While most of tests were ethical by any standards, some were unethical, not only by today’s standards but by the standards in the time in which they were conducted. They fail both the test of our national values and the test of humanity. Informed consent means the doctor tells you the risk of the treatment you are about to undergo. In too many cases informed consent was withheld.
Americans were kept in the dark about the effects of what was being done to them. The deception extended beyond the test subjects themselves to encompass their families and the American people as a whole for these experiments were kept secret. And they were shrouded not for a compelling reason of national security but for the simple fear of embarrassment, and that was wrong.
So today on behalf of another generation of American leaders and another generation of American citizens, the United States of America offers a sincere apology to those of our citizens who were subjected to these experiments, and to their families, and to their communities. When the government does wrong we have a moral responsibility to admit it. The duty we owe to one another to tell the truth and to protect our civil citizens from excesses like these is one we can never walk away from.
Our government failed in that duty and it offers an apology to the survivors and their families and to all the American people who must, who must, be able to rely upon the United States to keep its word, to tell the truth and to do the right thing. Make no mistake, as the committee report says, there are circumstances where compensation is appropriate as a matter of ethics and principle. I am committed to seeing to it that the United States of America lives up to its responsibility.

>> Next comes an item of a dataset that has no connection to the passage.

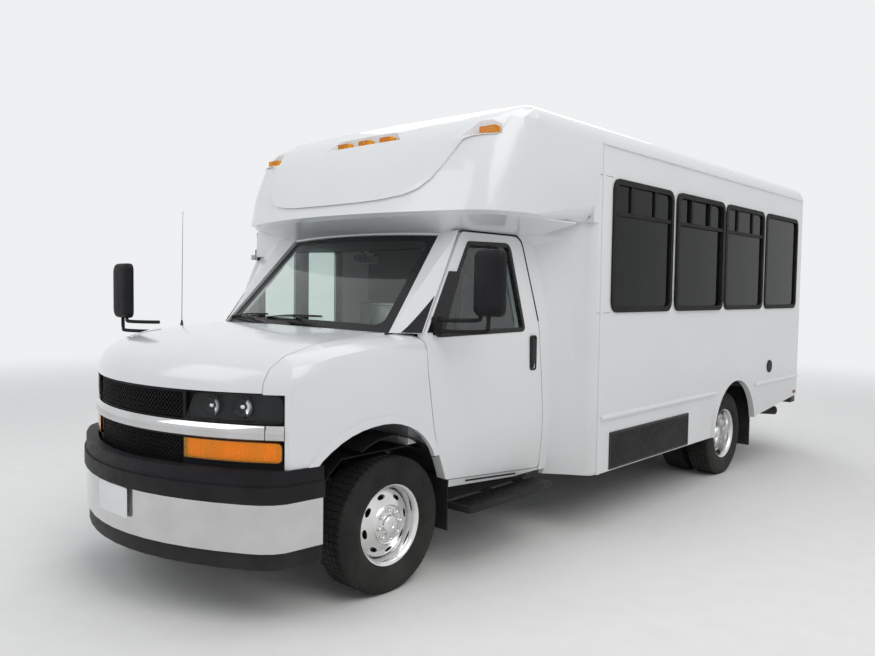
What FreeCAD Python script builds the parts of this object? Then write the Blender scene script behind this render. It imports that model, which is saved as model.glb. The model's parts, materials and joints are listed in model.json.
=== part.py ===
import FreeCAD, Part
import math
import os

os.makedirs("parts", exist_ok=True)
Vec = FreeCAD.Vector

# Driving dimensions, in millimetres. A station is a distance forward of the front axle,
# y runs to the vehicle's left, and z is the height over the ground.
wheelbase = 4039.0
nose_station = 1078.0            # front face of the bumper
tail_station = -5945.0           # back face of the rear bumper
body_half_width = 1219.0
cab_half_width = 990.0
roof_top = 2805.0
clearance = 5.0                  # round doors and lids that open
seat_gap = 0.3                   # between pieces that seat on each other

# Passenger body
seam_station = -1670.0           # where the moulded front cap meets the body
rear_face = -5800.0
rear_wall_thick = 60.0
wall_thick = 35.0
skirt_bottom = 400.0
rear_skirt_low = 468.0           # behind the wheel arch the skirt rises
rear_skirt_high = 571.0
drip_height = 2600.0
roof_edge_radius = 150.0
edge_chords = 5                  # flats round the roof's edge
floor_top = 775.0
floor_thick = 30.0
window_width = 914.0
window_bottom = 1490.0
window_top = 2400.0
window_corner = 75.0
frame_width = 38.0
frame_depth = 19.0
pane_thick = 6.0
transom_height = 2165.0
transom_half = 14.0
window_pitch_start = -2265.0     # centre of the first window
window_pitch = 965.0
arch_radius = 462.0
arch_shift = 35.0                # the arch centre lies behind the axle
arch_height = 391.0
arch_lip = 42.0
arch_sides = 40
rub_rail_height = 777.0
rub_rail_radius = 22.0

# Wheels
tyre_radius = 369.0
tyre_sides = 48
tyre_width = 223.0
tread_half = 92.0
bead_half = 84.0
hand_holes = 8
rim_sides = 30
hub_sides = 12
bead_radius = 206.0
rim_radius = 222.0
hub_height = tyre_radius * math.cos(math.pi / tyre_sides)
front_track_half = 862.0
kingpin_half = 720.0
dual_outer = 1045.0
dual_inner = 787.0

# Nose: hood, grille and lamps are turned about one upright axis
nose_axis = -520.0
nose_radius = 1510.0
nose_step = math.radians(4.0)    # the ring is drawn with one flat per step
hood_half_width = 830.0
panel_thick = 22.0
hood_hinge_station = -90.0
hood_hinge_height = 1358.0

# Driver's door
door_thick = 65.0

# Entry door in the right side
entry_front = -660.0
entry_rear = -1500.0
entry_bottom = 400.0
entry_top = 2050.0
leaf_thick = 32.0

# Rear door
rear_door_half = 430.0
rear_door_bottom = 800.0
rear_door_top = 2280.0
plate_hole_pitch = 177.8         # seven inches between a number plate's holes


def box(x0, x1, y0, y1, z0, z1):
    low = Vec(min(x0, x1), min(y0, y1), min(z0, z1))
    return Part.makeBox(abs(x1 - x0), abs(y1 - y0), abs(z1 - z0), low)


def place(plane, u, v, depth=0.0):
    if plane == "xz":
        return Vec(u, depth, v)
    if plane == "xy":
        return Vec(u, v, depth)
    return Vec(depth, u, v)


def outline(corners, plane, depth=0.0):
    """Closed wire through (u, v, radius) corners; each rounded corner becomes a few short chords."""
    points = []
    for i, (u, v, radius) in enumerate(corners):
        here = Vec(u, v, 0)
        if radius <= 0:
            points.append(here)
            continue
        back = Vec(corners[i - 1][0], corners[i - 1][1], 0) - here
        following = corners[(i + 1) % len(corners)]
        ahead = Vec(following[0], following[1], 0) - here
        back.normalize()
        ahead.normalize()
        half = math.acos(max(-1.0, min(1.0, back.dot(ahead)))) / 2
        middle = (back + ahead).normalize()
        centre = here + middle * (radius / math.sin(half))
        start = here + back * (radius / math.tan(half)) - centre
        swing = math.pi - 2 * half
        if start.cross(here - centre).z < 0:
            swing = -swing
        chords = 2 + int(radius // 60)
        for k in range(chords + 1):
            angle = swing * k / chords
            points.append(centre + Vec(start.x * math.cos(angle) - start.y * math.sin(angle),
                                       start.x * math.sin(angle) + start.y * math.cos(angle), 0))
    points = [place(plane, q.x, q.y, depth) for q in points]
    return Part.makePolygon(points + points[:1])


def slab(corners, plane, low, high):
    """Solid with the given outline, from low to high along the axis across the plane."""
    face = Part.Face(outline(corners, plane, low))
    across = {"xz": Vec(0, high - low, 0), "xy": Vec(0, 0, high - low), "yz": Vec(high - low, 0, 0)}
    return face.extrude(across[plane])


def rectangle(u0, u1, v0, v1, radius=0.0):
    return [(u0, v0, radius), (u1, v0, radius), (u1, v1, radius), (u0, v1, radius)]


def rod(start, finish, radius):
    a, b = Vec(*start), Vec(*finish)
    return Part.makeCylinder(radius, (b - a).Length, a, b - a)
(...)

Our greatness is measured not only in how we so frequently do right but also how we act when we know we’ve done the wrong thing. How we confront our mistakes, make our apologies, and take action. That’s why this morning I signed an executive order instructing every arm and agency of our government that conducts, supports, or regulates research involving human beings to review immediately their procedures in light of recommendations of this report and the best knowledge and standards today and to report back to me by Christmas.